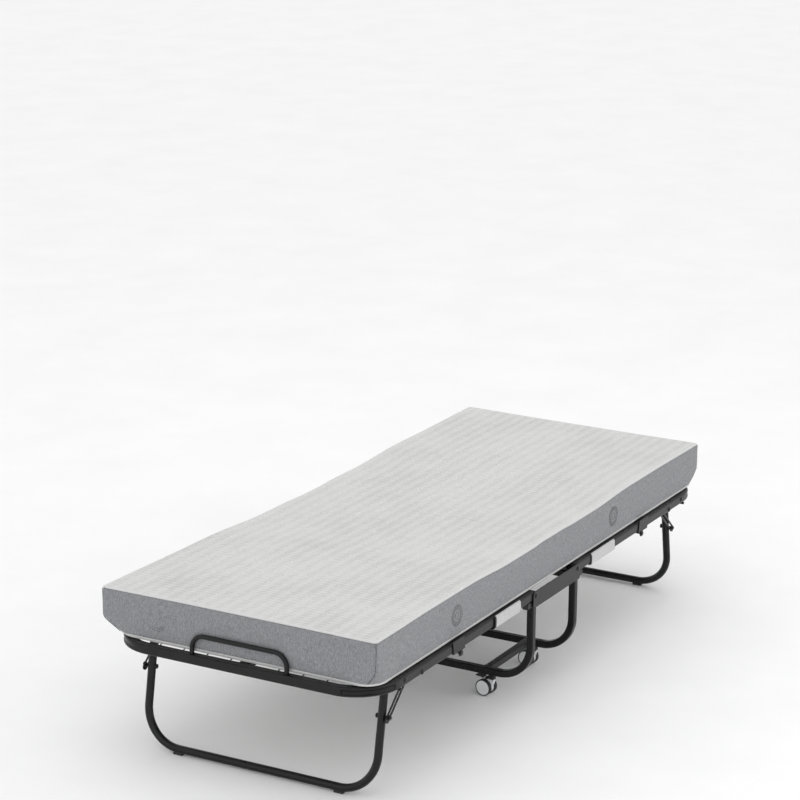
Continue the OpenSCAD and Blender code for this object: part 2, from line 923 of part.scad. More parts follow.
module foot_end_bow() mirror([1, 0, 0]) head_end_bow();
module foot_near_rail() mirror([1, 0, 0]) head_near_rail();
module foot_far_rail() mirror([1, 0, 0]) head_far_rail();
module foot_crossbars() mirror([1, 0, 0]) head_crossbars();
module foot_center_bars() mirror([1, 0, 0]) head_center_bars();
module foot_end_mesh() mirror([1, 0, 0]) head_end_mesh();
module foot_rail_mesh() mirror([1, 0, 0]) head_rail_mesh();
module foot_joint_brackets() mirror([1, 0, 0]) head_joint_brackets();
module foot_joint_knobs() mirror([1, 0, 0]) head_joint_knobs();
module foot_pivot_bolts() mirror([1, 0, 0]) head_pivot_bolts();
module foot_leg_stops() mirror([1, 0, 0]) head_leg_stops();
module foot_straps() mirror([1, 0, 0]) head_straps();
module foot_mattress() mirror([1, 0, 0]) head_mattress();
module foot_mattress_fold() mirror([1, 0, 0]) head_mattress_fold();
module foot_leg() mirror([1, 0, 0]) head_leg();
module foot_leg_pads() mirror([1, 0, 0]) head_leg_pads();
module foot_braces() mirror([1, 0, 0]) head_braces();
module foot_brace_bolts() mirror([1, 0, 0]) head_brace_bolts();
module mattress_retainer() color(powder_black) mirror([1, 0, 0]) retainer_shape();

module near_foot_caster() color(pale_plastic) at_corner(-1, -1, near_foot_yaw) caster_shape();
module far_foot_caster() color(pale_plastic) at_corner(-1, 1, far_foot_yaw) caster_shape();
module near_head_caster() color(pale_plastic) at_corner(1, -1, near_head_yaw) caster_shape();
module far_head_caster() color(pale_plastic) at_corner(1, 1, far_head_yaw) caster_shape();
module near_foot_wheels() color(pale_plastic) at_corner(-1, -1, near_foot_yaw) wheels_shape();
module far_foot_wheels() color(pale_plastic) at_corner(-1, 1, far_foot_yaw) wheels_shape();
module near_head_wheels() color(pale_plastic) at_corner(1, -1, near_head_yaw) wheels_shape();
module far_head_wheels() color(pale_plastic) at_corner(1, 1, far_head_yaw) wheels_shape();
module brake_lever() color(black_plastic) at_corner(-1, -1, near_foot_yaw) brake_shape();

// ---------- drawing ----------

near_side_plate();
far_side_plate();
foot_base_tube();
head_base_tube();
base_ties();
center_crossbars();
center_mesh();
rail_stops();
stop_plugs();
hinge_bolts();
base_bolts();
mattress_core();
foot_end_bow();
foot_near_rail();
foot_far_rail();
foot_crossbars();
foot_center_bars();
foot_end_mesh();
foot_rail_mesh();
foot_joint_brackets();
foot_joint_knobs();
foot_pivot_bolts();
foot_leg_stops();
foot_straps();
foot_mattress();
foot_mattress_fold();
mattress_retainer();
head_end_bow();
head_near_rail();
head_far_rail();
head_crossbars();
head_center_bars();
head_end_mesh();
head_rail_mesh();
head_joint_brackets();
head_joint_knobs();
head_pivot_bolts();
head_leg_stops();
head_straps();
head_mattress();
head_mattress_fold();
foot_leg();
foot_leg_pads();
foot_braces();
foot_brace_bolts();
head_leg();
head_leg_pads();
head_braces();
head_brace_bolts();
lock_hook();
near_foot_caster();
far_foot_caster();
near_head_caster();
far_head_caster();
near_foot_wheels();
far_foot_wheels();
near_head_wheels();
far_head_wheels();
brake_lever();
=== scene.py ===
"""Looks for a folding rollaway bed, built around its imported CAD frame. Metres, floor at Z = 0."""

import json
import math

import bpy
from mathutils import Matrix, Vector, noise


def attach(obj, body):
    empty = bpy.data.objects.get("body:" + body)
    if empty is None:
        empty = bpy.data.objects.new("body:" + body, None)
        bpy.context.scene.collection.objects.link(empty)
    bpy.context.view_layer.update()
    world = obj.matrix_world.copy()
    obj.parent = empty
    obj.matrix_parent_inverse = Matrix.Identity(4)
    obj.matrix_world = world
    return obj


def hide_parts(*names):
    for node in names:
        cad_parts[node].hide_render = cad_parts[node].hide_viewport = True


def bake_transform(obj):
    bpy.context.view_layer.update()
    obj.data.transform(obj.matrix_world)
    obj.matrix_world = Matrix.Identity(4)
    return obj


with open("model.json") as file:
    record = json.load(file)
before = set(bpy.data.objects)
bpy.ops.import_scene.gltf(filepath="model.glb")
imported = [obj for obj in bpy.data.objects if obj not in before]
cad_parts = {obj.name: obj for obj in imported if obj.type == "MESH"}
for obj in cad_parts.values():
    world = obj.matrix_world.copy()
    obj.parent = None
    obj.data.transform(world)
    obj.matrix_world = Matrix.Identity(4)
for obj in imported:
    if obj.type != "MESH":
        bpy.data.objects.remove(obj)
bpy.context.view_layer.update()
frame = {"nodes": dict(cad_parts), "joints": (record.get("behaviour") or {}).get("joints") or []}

# Mattress
HALF_LENGTH = 0.951
HALF_WIDTH = 0.3825
BOTTOM = 0.322
TOP = 0.448
FOLD_TOP = 0.440
FOLD_FLAT_X = 0.25
FOLD_FULL_X = 0.48
TOP_CORNER = 0.009
BOTTOM_CORNER = 0.058
CORNER_FLARE = 0.003
FAR_SPREAD = 0.024
FAR_SPREAD_X = (-0.1, 1.25)
PIPING_RISE = 0.0085
PIPING_RADIUS = 0.0026
PIPING_INSET = 0.0042
SEAM_RADIUS = 0.0008
STITCH_RADIUS = 0.0006
# The ring badge: radius and number of stitches of each ring, and the short rays outside the middle one
BADGE_RINGS = ((0.009, 10), (0.018, 18), (0.027, 26))
BADGE_RAYS = 18
BADGE_RAY = (0.0205, 0.0225, 0.0245)
STITCH_SHARE = 0.62
BADGE_STAND_OFF = 0.0002
FOOT_BADGE = (0.244, 0.384)
SIDE_BADGES = (("foot", -0.546), ("head", 0.371))
SIDE_BADGE_Z = 0.386
# The border's outline from the underside up: rise above the underside, inset
LOWER_PROFILE = (
    (0.0, 0.0100), (0.0010, 0.0070), (0.0030, 0.0046), (0.0060, 0.0032), (0.0085, 0.0042),
    (0.0105, 0.0028), (0.017, 0.0017), (0.030, 0.0008), (0.048, 0.0002), (0.066, 0.0),
)
# The same from the top down: drop below the top, inset
UPPER_PROFILE = (
    (0.044, 0.0001), (0.028, 0.0005), (0.016, 0.0010), (0.0085, 0.0015), (0.0060, 0.0020),
    (0.0050, 0.0036), (0.0042, 0.0022), (0.0030, 0.0016), (0.0018, 0.0024), (0.0008, 0.0044),
    (0.0, 0.0085),
)
PIPING_LEVEL = 4
TOP_SEAM_LEVEL = len(LOWER_PROFILE) + 5

# Decks
WIRE_RADIUS = 0.0015
WIRE_ROWS = 10
WIRE_PITCH = 0.069
DECK_WIRE_Z = 0.319
CENTER_WIRE_Z = 0.3055
WIRE_TURN = 0.009
RAIL_OUTER = 0.3915
WIRE_BEND = 0.004
WIRE_GAP = 0.002
FIELDS = 5
CENTER_FIELDS = 3
END_FIELD_X = (0.628, 0.945)
RAIL_FIELD_X = (0.1825, 0.5015)
CENTER_FIELD_X = (-0.090, 0.090)
# The outermost wires stop here, short of the end bow's bends
OUTER_WIRE_STOP = 0.934

# Straps
STRAP_START = 0.215
STRAP_END = 0.360
STRAP_THICK = 0.0016
# The near foot strap is black from here to its end towards the foot.
STRAP_BLACK_FROM = 0.350
STRAP_BOTTOM = 0.2895
STRAP_INNER = 0.2715
STRAP_BEND = 0.007

# Stage and camera
FLOOR_REACH = 40.0
LIGHT_TARGET = (0.0, 0.0, 0.3)
# Name, place, size and power of each soft light
LIGHTS = (
    ("top_softbox", (0.3, -0.4, 3.6), (3.6, 2.6), 12),
    ("near_softbox", (0.4, -4.2, 2.0), (3.0, 2.0), 14),
    ("foot_softbox", (-4.6, 0.8, 1.8), (2.2, 2.0), 8),
)
CAMERA_PLACE = (-6.1845, -3.3886, 2.7642)
# Degrees: turn about Z, downward tilt, roll
CAMERA_TURNS = (-62.2665, 18.0353, 0.8739)
CAMERA_LENS = 122.545
CAMERA_SHIFT = (-0.0918, 0.1281)
CAMERA_FAR = 200.0


# ---------- materials ----------

def material(name, roughness, metallic=0.0, specular=0.5):
    made = bpy.data.materials.new(name)
    made.use_nodes = True
    shader = made.node_tree.nodes["Principled BSDF"]
    shader.inputs["Roughness"].default_value = roughness
    shader.inputs["Metallic"].default_value = metallic
    shader.inputs["Specular IOR Level"].default_value = specular
    return made


def node(made, kind, **values):
    found = made.node_tree.nodes.new(kind)
    for key, value in values.items():
        setattr(found, key, value)
    return found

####

Only the lines from the one with "near_side_plate();" up to the one with "record = json.load(file)" should be repeated, both included, exactly as they appear.

- SOLUTION TO THE EXERCISE
near_side_plate();
far_side_plate();
foot_base_tube();
head_base_tube();
base_ties();
center_crossbars();
center_mesh();
rail_stops();
stop_plugs();
hinge_bolts();
base_bolts();
mattress_core();
foot_end_bow();
foot_near_rail();
foot_far_rail();
foot_crossbars();
foot_center_bars();
foot_end_mesh();
foot_rail_mesh();
foot_joint_brackets();
foot_joint_knobs();
foot_pivot_bolts();
foot_leg_stops();
foot_straps();
foot_mattress();
foot_mattress_fold();
mattress_retainer();
head_end_bow();
head_near_rail();
head_far_rail();
head_crossbars();
head_center_bars();
head_end_mesh();
head_rail_mesh();
head_joint_brackets();
head_joint_knobs();
head_pivot_bolts();
head_leg_stops();
head_straps();
head_mattress();
head_mattress_fold();
foot_leg();
foot_leg_pads();
foot_braces();
foot_brace_bolts();
head_leg();
head_leg_pads();
head_braces();
head_brace_bolts();
lock_hook();
near_foot_caster();
far_foot_caster();
near_head_caster();
far_head_caster();
near_foot_wheels();
far_foot_wheels();
near_head_wheels();
far_head_wheels();
brake_lever();
=== scene.py ===
"""Looks for a folding rollaway bed, built around its imported CAD frame. Metres, floor at Z = 0."""

import json
import math

import bpy
from mathutils import Matrix, Vector, noise


def attach(obj, body):
    empty = bpy.data.objects.get("body:" + body)
    if empty is None:
        empty = bpy.data.objects.new("body:" + body, None)
        bpy.context.scene.collection.objects.link(empty)
    bpy.context.view_layer.update()
    world = obj.matrix_world.copy()
    obj.parent = empty
    obj.matrix_parent_inverse = Matrix.Identity(4)
    obj.matrix_world = world
    return obj


def hide_parts(*names):
    for node in names:
        cad_parts[node].hide_render = cad_parts[node].hide_viewport = True


def bake_transform(obj):
    bpy.context.view_layer.update()
    obj.data.transform(obj.matrix_world)
    obj.matrix_world = Matrix.Identity(4)
    return obj


with open("model.json") as file:
    record = json.load(file)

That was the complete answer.